What is required
Write out the whole listing exactly as it stands.

Given material
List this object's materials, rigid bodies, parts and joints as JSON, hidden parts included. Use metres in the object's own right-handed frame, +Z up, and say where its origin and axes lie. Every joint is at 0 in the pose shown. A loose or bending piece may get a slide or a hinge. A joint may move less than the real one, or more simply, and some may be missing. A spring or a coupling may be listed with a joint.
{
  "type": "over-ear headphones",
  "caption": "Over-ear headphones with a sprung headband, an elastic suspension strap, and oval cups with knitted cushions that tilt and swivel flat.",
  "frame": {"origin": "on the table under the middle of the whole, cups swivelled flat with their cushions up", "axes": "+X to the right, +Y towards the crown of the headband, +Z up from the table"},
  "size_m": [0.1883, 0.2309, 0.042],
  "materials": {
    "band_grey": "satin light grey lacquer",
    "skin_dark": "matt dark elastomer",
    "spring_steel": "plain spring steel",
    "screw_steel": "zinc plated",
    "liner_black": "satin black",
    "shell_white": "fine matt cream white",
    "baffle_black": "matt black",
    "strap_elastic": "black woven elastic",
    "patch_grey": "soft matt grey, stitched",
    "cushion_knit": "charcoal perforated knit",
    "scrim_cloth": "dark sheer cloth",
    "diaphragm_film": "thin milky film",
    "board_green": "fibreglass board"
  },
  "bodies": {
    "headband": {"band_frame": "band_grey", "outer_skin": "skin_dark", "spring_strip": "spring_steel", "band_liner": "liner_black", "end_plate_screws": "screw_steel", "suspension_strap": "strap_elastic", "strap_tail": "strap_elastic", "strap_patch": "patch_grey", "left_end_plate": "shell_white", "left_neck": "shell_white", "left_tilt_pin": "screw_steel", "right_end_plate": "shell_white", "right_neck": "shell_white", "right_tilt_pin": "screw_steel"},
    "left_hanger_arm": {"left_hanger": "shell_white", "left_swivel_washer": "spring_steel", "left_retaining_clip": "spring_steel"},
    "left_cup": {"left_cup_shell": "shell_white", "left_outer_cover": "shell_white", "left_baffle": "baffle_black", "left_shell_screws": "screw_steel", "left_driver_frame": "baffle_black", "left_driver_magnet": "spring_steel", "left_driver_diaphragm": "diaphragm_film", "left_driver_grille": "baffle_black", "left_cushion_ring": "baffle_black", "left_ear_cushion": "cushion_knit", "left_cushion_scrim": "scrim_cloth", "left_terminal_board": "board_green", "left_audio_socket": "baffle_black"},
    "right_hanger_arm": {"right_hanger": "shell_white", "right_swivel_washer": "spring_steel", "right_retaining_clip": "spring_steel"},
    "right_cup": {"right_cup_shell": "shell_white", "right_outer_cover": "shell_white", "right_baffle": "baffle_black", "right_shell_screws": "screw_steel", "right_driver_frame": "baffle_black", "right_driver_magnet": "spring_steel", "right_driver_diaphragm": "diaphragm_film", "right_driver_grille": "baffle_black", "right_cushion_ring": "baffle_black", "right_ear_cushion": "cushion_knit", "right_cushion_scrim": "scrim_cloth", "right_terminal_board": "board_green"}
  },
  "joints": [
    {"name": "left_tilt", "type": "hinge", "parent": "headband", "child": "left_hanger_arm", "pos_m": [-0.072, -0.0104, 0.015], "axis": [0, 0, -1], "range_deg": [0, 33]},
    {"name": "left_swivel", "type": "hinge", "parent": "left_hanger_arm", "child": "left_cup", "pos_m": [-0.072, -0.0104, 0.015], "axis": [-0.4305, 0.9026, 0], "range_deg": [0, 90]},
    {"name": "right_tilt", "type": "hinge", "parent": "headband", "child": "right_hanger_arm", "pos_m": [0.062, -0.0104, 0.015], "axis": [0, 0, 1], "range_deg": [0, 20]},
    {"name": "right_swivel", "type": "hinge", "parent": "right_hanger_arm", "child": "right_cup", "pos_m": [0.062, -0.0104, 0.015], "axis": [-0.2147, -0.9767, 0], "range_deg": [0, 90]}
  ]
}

Solution to the exercise
List this object's materials, rigid bodies, parts and joints as JSON, hidden parts included. Use metres in the object's own right-handed frame, +Z up, and say where its origin and axes lie. Every joint is at 0 in the pose shown. A loose or bending piece may get a slide or a hinge. A joint may move less than the real one, or more simply, and some may be missing. A spring or a coupling may be listed with a joint.
{
  "type": "over-ear headphones",
  "caption": "Over-ear headphones with a sprung headband, an elastic suspension strap, and oval cups with knitted cushions that tilt and swivel flat.",
  "frame": {"origin": "on the table under the middle of the whole, cups swivelled flat with their cushions up", "axes": "+X to the right, +Y towards the crown of the headband, +Z up from the table"},
  "size_m": [0.1883, 0.2309, 0.042],
  "materials": {
    "band_grey": "satin light grey lacquer",
    "skin_dark": "matt dark elastomer",
    "spring_steel": "plain spring steel",
    "screw_steel": "zinc plated",
    "liner_black": "satin black",
    "shell_white": "fine matt cream white",
    "baffle_black": "matt black",
    "strap_elastic": "black woven elastic",
    "patch_grey": "soft matt grey, stitched",
    "cushion_knit": "charcoal perforated knit",
    "scrim_cloth": "dark sheer cloth",
    "diaphragm_film": "thin milky film",
    "board_green": "fibreglass board"
  },
  "bodies": {
    "headband": {"band_frame": "band_grey", "outer_skin": "skin_dark", "spring_strip": "spring_steel", "band_liner": "liner_black", "end_plate_screws": "screw_steel", "suspension_strap": "strap_elastic", "strap_tail": "strap_elastic", "strap_patch": "patch_grey", "left_end_plate": "shell_white", "left_neck": "shell_white", "left_tilt_pin": "screw_steel", "right_end_plate": "shell_white", "right_neck": "shell_white", "right_tilt_pin": "screw_steel"},
    "left_hanger_arm": {"left_hanger": "shell_white", "left_swivel_washer": "spring_steel", "left_retaining_clip": "spring_steel"},
    "left_cup": {"left_cup_shell": "shell_white", "left_outer_cover": "shell_white", "left_baffle": "baffle_black", "left_shell_screws": "screw_steel", "left_driver_frame": "baffle_black", "left_driver_magnet": "spring_steel", "left_driver_diaphragm": "diaphragm_film", "left_driver_grille": "baffle_black", "left_cushion_ring": "baffle_black", "left_ear_cushion": "cushion_knit", "left_cushion_scrim": "scrim_cloth", "left_terminal_board": "board_green", "left_audio_socket": "baffle_black"},
    "right_hanger_arm": {"right_hanger": "shell_white", "right_swivel_washer": "spring_steel", "right_retaining_clip": "spring_steel"},
    "right_cup": {"right_cup_shell": "shell_white", "right_outer_cover": "shell_white", "right_baffle": "baffle_black", "right_shell_screws": "screw_steel", "right_driver_frame": "baffle_black", "right_driver_magnet": "spring_steel", "right_driver_diaphragm": "diaphragm_film", "right_driver_grille": "baffle_black", "right_cushion_ring": "baffle_black", "right_ear_cushion": "cushion_knit", "right_cushion_scrim": "scrim_cloth", "right_terminal_board": "board_green"}
  },
  "joints": [
    {"name": "left_tilt", "type": "hinge", "parent": "headband", "child": "left_hanger_arm", "pos_m": [-0.072, -0.0104, 0.015], "axis": [0, 0, -1], "range_deg": [0, 33]},
    {"name": "left_swivel", "type": "hinge", "parent": "left_hanger_arm", "child": "left_cup", "pos_m": [-0.072, -0.0104, 0.015], "axis": [-0.4305, 0.9026, 0], "range_deg": [0, 90]},
    {"name": "right_tilt", "type": "hinge", "parent": "headband", "child": "right_hanger_arm", "pos_m": [0.062, -0.0104, 0.015], "axis": [0, 0, 1], "range_deg": [0, 20]},
    {"name": "right_swivel", "type": "hinge", "parent": "right_hanger_arm", "child": "right_cup", "pos_m": [0.062, -0.0104, 0.015], "axis": [-0.2147, -0.9767, 0], "range_deg": [0, 90]}
  ]
}